The simulation can be ended in case a certain fraction of the initial intensity is lost:

sim_stop_frac = 0.9 # Simulation stopped if 10% of the initial intensity is lost

Transverse emittance blow-up can also be used as a criterion for ending the simulation:

flag_check_emittance_growth = True
epsn_x_max_growth_fraction = 0.5 # Stop on 50% horizontal emittance blow-up
epsn_y_max_growth_fraction = 0.5 # Stop on 50% vertical emittance blow-up

Saving settings

The ouput data is buffered and dumped to file at regular intervals. The lenght of such intervals can be specified by setting:

write_buffer_every = 3
slice_stats_to_store = [mean_x, mean_z] 

Footprint mode

The simulation mode can be changed to compute the tune footprint in the presence of e-cloud using the footprint_mode flag. In this case the instability simulation is not performed and only the footprint data is produced. A bunch with a very large number of macroparticles is used to compute the e-cloud field maps. The footprint particle tunes are measured using a smaller number of macroparticles. For the computation of the footprint the longitudinal motion is automatically switched off.

The footprint mode is enabled and controlled using the following parameters:

footprint_mode = False
n_macroparticles_for_footprint_map = 500000
n_macroparticles_for_footprint_track = 5000

Electron cloud settings

Two kinds of e-cloud interaction can be installed at the end of each machine segment to model the e-cloud in dipoles and quadrupoles.

Most of the e-cloud parameters are defined by PyECLOUD input files in a specified folder:

pyecl_input_folder = './pyecloud_config'

Whenever a parameter in the input files is also mention in the present file, the value specified here takes priority.

The chamber geometry can be redefined by the following parameters (see PyECLOUD reference for more details):

chamb_type = 'polyg'
x_aper = 2.300000e-02
y_aper = 1.800000e-02
filename_chm = 'LHC_chm_ver.mat'

The target duration of the electron tracking time sub-steps is defined by:

Dt_ref = 5.000000e-12

The Particle-In-Cell solver used to compute beam and electron fields is configured by the following parameters (more details can be found in the PyECLOUD reference and in the physics models section of the PyECLOUD wiki):

PyPICmode = 'ShortleyWeller_WithTelescopicGrids'
N_min_Dh_main = 10.
Dh_sc_ext = .8e-3
f_telescope = 0.3
N_nodes_discard = 5.
target_size_internal_grid_sigma = 10.
target_Dh_internal_grid_sigma = 0.2
custom_target_grid_arcs = None

# # Uncomment for custom grid
# custom_target_grid_arcs = {
#     'x_min_target': -3e-3,
#     'x_max_target': 3e-3,
#     'y_min_target': -3.1e-3,
#     'y_max_target': 3.1e-3,
#     'Dh_target': 7e-5}

By setting:

force_interp_at_substeps_interacting_slices = True

the electric field acting on the electrons is re-interpolated at each tracking sub-step. If this parameter is set to false the field is evaluated only once for each beam-slice.

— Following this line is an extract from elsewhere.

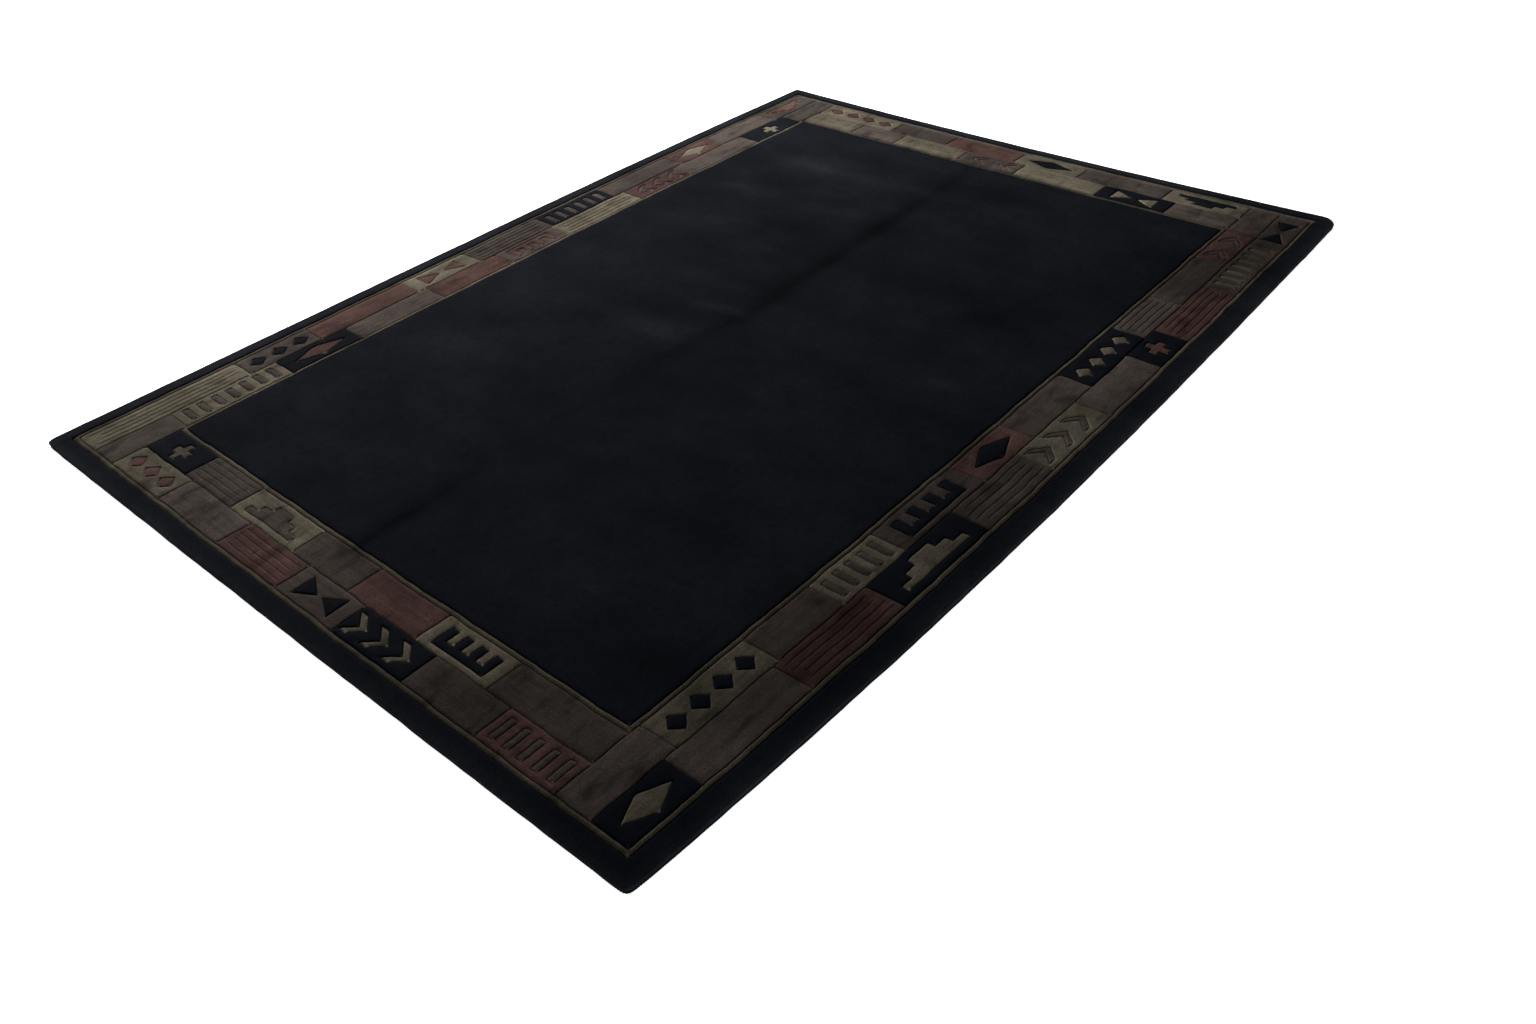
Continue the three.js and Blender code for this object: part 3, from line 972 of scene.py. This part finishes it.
points = [laid(x, y, top)]
spread = [flat]
faces = list(triangles)
above = edge_of_top
run = 0.0
last = (RIM_INSETS[0], float(top[edge_of_top].mean()))
for row in PILE_SIDE:
    ring = ring_at(stations, row["inset"])
    swell = hills(RIM_HILLS, *ring.T) * (row["inset"] < NIP_FROM)
    ring = ring + stations[1] * swell[:, None]
    run += math.hypot(row["inset"] - last[0], row["height"] - last[1])
    last = (row["inset"], row["height"])
    first = sum(map(len, points))
    points.append(laid(*ring.T, row["height"]))
    spread.append(ring_at(stations, RIM_INSETS[0] - run))
    here = [first + i for i in range(count)]
    faces += [(above[i], here[i], here[(i + 1) % count], above[(i + 1) % count]) for i in range(count)]
    above = here
faces.append(tuple(reversed(above)))
pile = new_piece("rug_pile", np.concatenate(points), faces)
spread_map(pile, np.concatenate(spread))

# %% [markdown]
# ## Yarn colours on the faces
#
# The yarn's colour is stored on the mesh, one for each face corner, with the depth of the carving and the
# painted light and shade of the turned pile on each point. The material reads all three.

# %% Yarn colours on the faces
def store(piece, name, values):
    """Keep one number for each point of a piece, for its material to read."""
    layer = piece.data.attributes.new(name, "FLOAT", "POINT")
    layer.data.foreach_set("value", values)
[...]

The forces of the e-cloud on the beam particle in the transverse planes can be enabled/disabled using the following flags:

enable_kick_x = True
enable_kick_y = False

Dedicated settings for e-cloud in the dipole magnets

The following parameters configure the e-cloud in the dipoles (which are simulated starting with electrons at rest uniformly distributed in the chamber):

enable_arc_dip = True               # Activate interaction with e-cloud in the dipoles
fraction_device_dip = 0.65          # Fraction of the machine circumference with e-cloud in the dipoles
init_unif_edens_flag_dip = 1        # Activate initial uniform distribution for electrons
init_unif_edens_dip = 1.0e+12       # Initial electron density (e-/m^3)
N_MP_ele_init_dip = 500000          # Number of macroparticles
N_mp_max_dip = N_MP_ele_init_dip*4  # Size of arrazys used to store macroparticle coordinates
B_multip_dip = [0.5] #T             # Magnetic field (in Tesla)

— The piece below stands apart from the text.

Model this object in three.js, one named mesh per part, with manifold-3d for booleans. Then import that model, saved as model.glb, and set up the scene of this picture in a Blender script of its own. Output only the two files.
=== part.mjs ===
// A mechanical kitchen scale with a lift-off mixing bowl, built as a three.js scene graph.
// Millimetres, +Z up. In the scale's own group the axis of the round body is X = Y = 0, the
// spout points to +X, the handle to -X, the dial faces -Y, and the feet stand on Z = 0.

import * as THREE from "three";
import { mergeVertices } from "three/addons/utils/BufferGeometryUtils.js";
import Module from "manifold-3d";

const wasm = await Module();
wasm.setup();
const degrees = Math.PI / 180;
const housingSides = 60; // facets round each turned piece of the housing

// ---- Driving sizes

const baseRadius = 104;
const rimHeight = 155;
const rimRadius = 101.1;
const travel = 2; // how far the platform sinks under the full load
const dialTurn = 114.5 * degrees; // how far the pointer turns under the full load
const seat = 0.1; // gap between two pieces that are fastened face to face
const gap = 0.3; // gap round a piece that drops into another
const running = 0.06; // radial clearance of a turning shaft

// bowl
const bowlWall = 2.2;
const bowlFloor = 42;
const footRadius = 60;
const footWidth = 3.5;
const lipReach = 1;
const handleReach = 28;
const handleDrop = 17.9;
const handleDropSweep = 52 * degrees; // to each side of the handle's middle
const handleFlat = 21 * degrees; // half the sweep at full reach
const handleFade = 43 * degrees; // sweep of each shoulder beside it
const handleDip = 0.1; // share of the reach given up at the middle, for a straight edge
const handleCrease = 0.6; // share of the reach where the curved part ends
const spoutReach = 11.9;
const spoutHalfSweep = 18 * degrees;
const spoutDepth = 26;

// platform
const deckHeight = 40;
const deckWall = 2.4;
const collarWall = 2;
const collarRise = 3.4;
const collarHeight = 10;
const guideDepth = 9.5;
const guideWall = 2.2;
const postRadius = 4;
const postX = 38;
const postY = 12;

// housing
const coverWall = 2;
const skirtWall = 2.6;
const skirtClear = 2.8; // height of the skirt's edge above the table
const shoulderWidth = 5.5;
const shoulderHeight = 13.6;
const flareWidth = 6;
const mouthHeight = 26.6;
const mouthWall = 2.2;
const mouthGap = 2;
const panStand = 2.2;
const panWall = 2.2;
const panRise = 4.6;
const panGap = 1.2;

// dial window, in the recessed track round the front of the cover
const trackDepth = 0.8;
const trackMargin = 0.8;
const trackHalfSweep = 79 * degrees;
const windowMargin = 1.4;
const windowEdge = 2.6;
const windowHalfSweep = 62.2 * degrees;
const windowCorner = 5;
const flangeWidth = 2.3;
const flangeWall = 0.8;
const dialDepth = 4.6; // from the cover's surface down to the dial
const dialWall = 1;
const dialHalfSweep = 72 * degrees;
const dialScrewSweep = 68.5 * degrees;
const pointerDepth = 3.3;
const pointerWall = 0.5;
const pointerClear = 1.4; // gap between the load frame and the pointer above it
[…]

Dedicated settings for e-cloud in the quadrupole magnets

The following parameters configure the e-cloud in the quadrupole magnets (which are simulated starting with an electron distribution loaded from file):

enable_arc_quad = False             # Activate interaction with e-cloud in the dipoled
fraction_device_quad = 7.0e-02      # Fraction of the machine circumference with e-cloud in the quadrupoles

N_mp_max_quad = 2000000             # Size of arrazys used to store macroparticle coordinates
B_multip_quad = [0., 12.1] #T       # The second element of the list is the magnetic field gradient (in Tesla/m)

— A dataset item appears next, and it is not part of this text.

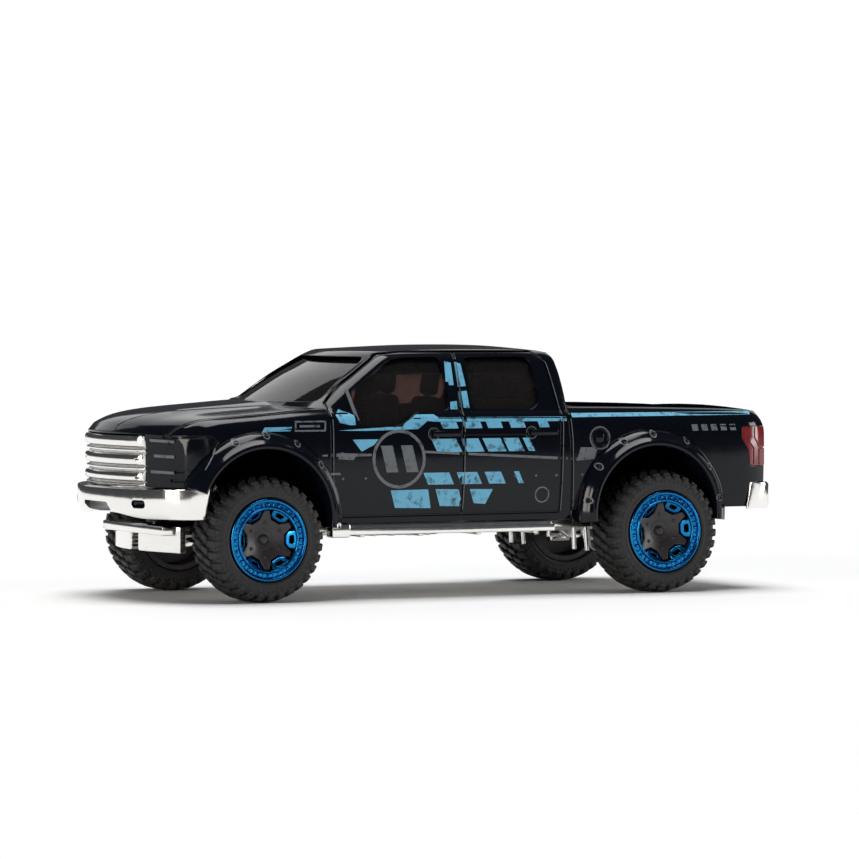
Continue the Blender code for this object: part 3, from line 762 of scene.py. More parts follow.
# The core is the lower body and the cab, both a groove's depth smaller.
core = carve(body_block("core", GROOVE_DEEP), [cab_block("core_cab", GROOVE_DEEP)], "UNION")
for tool in groove_tools():
    carve(tool, [core], keep=True)
    carve(body, [tool])
bpy.data.objects.remove(core)
print("after the shut lines:", len(body.data.polygons), "faces")


# %% [markdown]
# ## Wheel-arch flares
# A flare is one section carried round the wheel, so it is swept: the section is drawn as radius and
# reach from the centre line, and each step turns it further round the axle. The front one stops
# where the bumper starts.

# %% Sweep the flares
FLARE_SECTION = [
    (7.55, 12.3), (7.5, 14.75), (7.62, 15.05), (7.85, 15.18), (8.15, 15.1), (8.4, 14.75), (8.62, 14.5),
    (8.95, 14.28), (9.2, 13.95), (9.36, 13.5), (9.42, 12.3),
]
FLARE_ARCS = {"front": (-7, 158), "rear": (-6, 186)}


def flare_mesh(kind, side, steps=44):
    y, z, radius = ARCHES[kind]
    first, last = (math.radians(a) for a in FLARE_ARCS[kind])

    def place(i, reach, x):
        angle = first + (last - first) * i / steps
        reach += radius - 7.6
        return side * x, y + reach * math.cos(angle), z + reach * math.sin(angle)

    return sweep_mesh(FLARE_SECTION, place, steps)


flares = [
    to_object(flare_mesh(kind, side), f"{kind}_flare_{hand}")
    for kind in ARCHES for side, hand in HANDS.items()
]
carve(body, flares, "UNION")
print("with flares:", len(body.data.polygons), "faces")


# %% [markdown]
# ## Small cast details
# Handles, rivets and the fuel door stand a few tenths of a millimetre proud of the sides. A ray
# shot at the body finds the surface under each one.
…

The following parameters are used to define the file containing the initial e-cloud distribution:

folder_path = '../../LHC_ecloud_distrib_quads/'
N_mp_ele_quad = 500000
sey_load_quad = 1.3
filename_state = 'combined_distribution_sey_%.2f_sigmat_%.3fns_450Gev_N_mp_%d_symm'%(sey_load_quad, sigma_z/c*1e9,N_mp_ele_quad)
filename_init_MP_state_quad = folder_path + filename_state

Expert e-cloud kicks

Individual e-cloud interactions can be provided at defined kick locations when the used optics is 'non-smooth' (incompatible with the settings above), using the following parameters:

# Dedicated Kick Element Settings
enable_eclouds_at_kick_elements = False
path_buildup_simulations_kick_elements = 'path_to_myfolder/simulations_PyECLOUD/!!!NAME!!!_sey1.35'
name_MP_state_file_kick_elements = 'MP_state_9.mat'
orbit_factor = 6.250000e-01

Impedance

A simple resonator impedance can be included in the simulation by using the following parameters:

enable_impedance = True
resonator_R_shunt = 25e6
resonator_frequency = 2e9
resonator_Q = 1.
n_slices_wake = 500